Gerade ist der 40. Roman aus Sir Terry Pratchetts Scheibenwelt-Serie auf Deutsch erschienen. In „Toller Dampf voraus“ (Orig.: „Raising Steam“) bekommen die Scheibenwelt-Metropole Ankh-Morpork und andere Orte auf der außergewöhnlichen Flachwelt, die ungeachtet ihrer Form ein vorzüglicher Spiegel unserer Rundwelt ist, eine Eisenbahn – die Discworld des englischen Bestseller-Autors betritt also offiziell das Dampfzeitalter. Viele sind begeistert von den Zügen und den angekoppelten Möglichkeiten, aber ein paar reaktionären Zwergen-Hardlinern explodiert bei so viel Neuzeitlichkeit und Fortschritt nun endgültig der Kessel…

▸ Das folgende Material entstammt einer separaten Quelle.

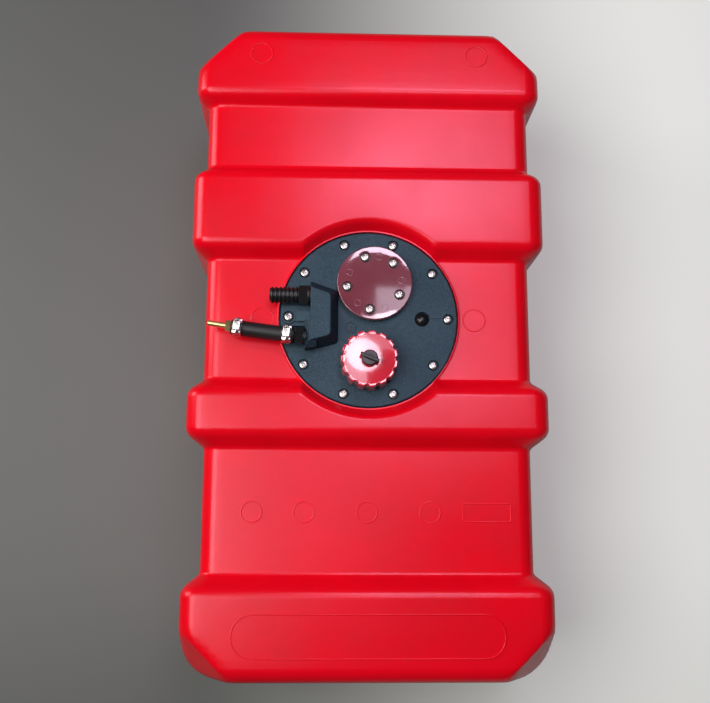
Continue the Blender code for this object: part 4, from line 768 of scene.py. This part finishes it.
def makeScrews():
    head, rise = screw["head"], screw["headHeight"]
    crown = [(head, rise * 0.42)] + arcPoints((head - 0.0013, rise * 0.5), 0.0013, 0, 62, 5)
    crown += [(head * 0.45, rise * 0.985), (0, rise)]
    shank, long = screw["shank"], screw["long"]
    outline = [(0, -long), (shank * 0.25, -long), (shank, screw["point"] - long),
               (shank, 0), (head, 0)] + crown
    template = turnOnAxis("screwTemplate", outline, screw["steps"])
    for turn in (0, 90):
        wing = softBlock("recessTool", (screw["wing"], screw["wingWidth"], screw["recess"]),
                         0.0002, (0, 0, rise + 0.0002), 1)
        for vertex in wing.data.vertices:
            if vertex.co.z < rise:
                vertex.co.x *= 0.62
        wing.rotation_euler = (0, 0, math.radians(turn))
        settle(wing)
        joinOrCut(template, wing, "DIFFERENCE")
    for number, name in enumerate(screwNames):
        low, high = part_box(name)
        piece = bpy.data.objects.new(name + "_head", template.data.copy())
        bpy.context.scene.collection.objects.link(piece)
        length = high.z - low.z - rise
        for vertex in piece.data.vertices:
            if vertex.co.z < -0.002:
                vertex.co.z += long - length
        piece.location = ((low.x + high.x) / 2, (low.y + high.y) / 2, high.z - rise)
        piece.rotation_euler = (0, 0, 0.5 + 1.9 * number)
        settle(piece)
        finish(piece, "screwSteel", stands=[name], angle=32)
    bpy.data.objects.remove(template)
    print("screws:", len(screwNames))


makeScrews()

# filler cap: fifteen scallops down its side and a shallow dished top
cap = {"radius": 0.02725, "flare": 0.0012, "edge": 0.0013, "count": 15, "notch": 0.0026,
       "reach": 0.0022, "bore": 0.0232, "dish": 0.0009, "steps": 240, "firstNotch": 0.5, "soft": 0.00022,
       "threadPitch": 0.0033, "threadDepth": 0.0009}


def scallopDrop(angle):
    # how far the side of the cap stands back at this angle
    pitch = math.tau / cap["count"]
    turn = (angle - math.radians(cap["firstNotch"]) + pitch / 2) % pitch - pitch / 2
    circle = cap["radius"] + cap["notch"] - cap["reach"]
    aside = circle * math.sin(turn)
    if abs(aside) > cap["notch"] * 0.985:
        return 0.0
    wall = circle * math.cos(turn) - math.sqrt(cap["notch"] ** 2 - aside ** 2)
    drop = cap["radius"] - wall
    soft = cap["soft"]
    return max(0.0, (drop + math.hypot(drop, soft) - soft) / 2)


def makeCap():
    low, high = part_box("filler_cap")
    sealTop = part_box("cap_gasket")[1].z
    ceiling = sealTop + 0.0003 - low.z
    top = high.z - low.z
    dishFloor = top - cap["dish"]
    bore = cap["bore"]
    edge = cap["edge"]
    inside = [(0.0069, dishFloor - 0.0011), (0.0042, dishFloor - 0.0011), (0.0042, ceiling),
              (bore - 0.0004, ceiling), (bore, ceiling - 0.0004)]
    height = ceiling - 0.0030
    while height > 0.0040:
        inside += [(bore, height + 0.0009), (bore - cap["threadDepth"], height + 0.0002),
                   (bore - cap["threadDepth"], height - 0.0002), (bore, height - 0.0009)]
        height -= cap["threadPitch"]
    inside += [(bore, 0.0006), (bore + 0.0006, 0)]
    outside = [(cap["radius"] - 0.0005, 0), (cap["radius"], 0.0005)]
    outside += [(cap["radius"], top * share) for share in (0.25, 0.5, 0.75)]
    outside += arcPoints((cap["radius"] - edge, top - edge), edge, 0, 90, 6)
    dish = []
    for step in range(1, 15):
        radius = 0.0253 + (0.0072 - 0.0253) * step / 14
        share = (radius - 0.0072) / (0.0253 - 0.0072)
        dish.append((radius, top - cap["dish"] * (1 - share ** 1.7)))
    piece = turnOnAxis("filler_cap_form", inside + outside + dish, cap["steps"], closed=True)
    for vertex in piece.data.vertices:
        radius = math.hypot(vertex.co.x, vertex.co.y)
        if radius > 0.0255:
            flare = cap["flare"] * max(0.0, 1 - vertex.co.z / (top - edge))
            share = (radius + flare - scallopDrop(math.atan2(vertex.co.y, vertex.co.x))) / radius
            vertex.co.x *= share
            vertex.co.y *= share
        elif radius > 0.0246 and vertex.co.z > top / 2:
            share = (radius - 0.35 * scallopDrop(math.atan2(vertex.co.y, vertex.co.x))) / radius
            vertex.co.x *= share
            vertex.co.y *= share
    piece.location = (*filler["centre"], low.z)
    settle(piece)
    finish(piece, "capRed", "cap", ["filler_cap"], 42)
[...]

Mittendrin im aufgeregten, dampfenden Getümmel ist einmal mehr der durchtriebene Ex-Gauner Feucht von Lipwig, der sich in vorausgegangenen Büchern bereits um die Revolution von Bankwesen, Münzamt und Post des Stadtstaates Ankh-Morpork gekümmert hat und überdies mit Adora Belle Liebherz verheiratet ist, der Königin des Klacker-Kommunikationssystems, dessen Siegeszug vor einer Weile dem der Schienenbahn vorausging. Dazu gibt’s die obligatorischen Gastauftritte der Stadtwache, der Zauberer der Unsichtbaren Universität, des Tods und anderer lieb gewonnener Charaktere; und Patrizier Lord Vetinari, der sagenhaft moderne und geschmeidige Tyrann Ankh-Morporks, und Paul König, der cleverste Unternehmer der absolut aromatischen Großstadt, erhalten ebenfalls erfreulich viel Redezeit.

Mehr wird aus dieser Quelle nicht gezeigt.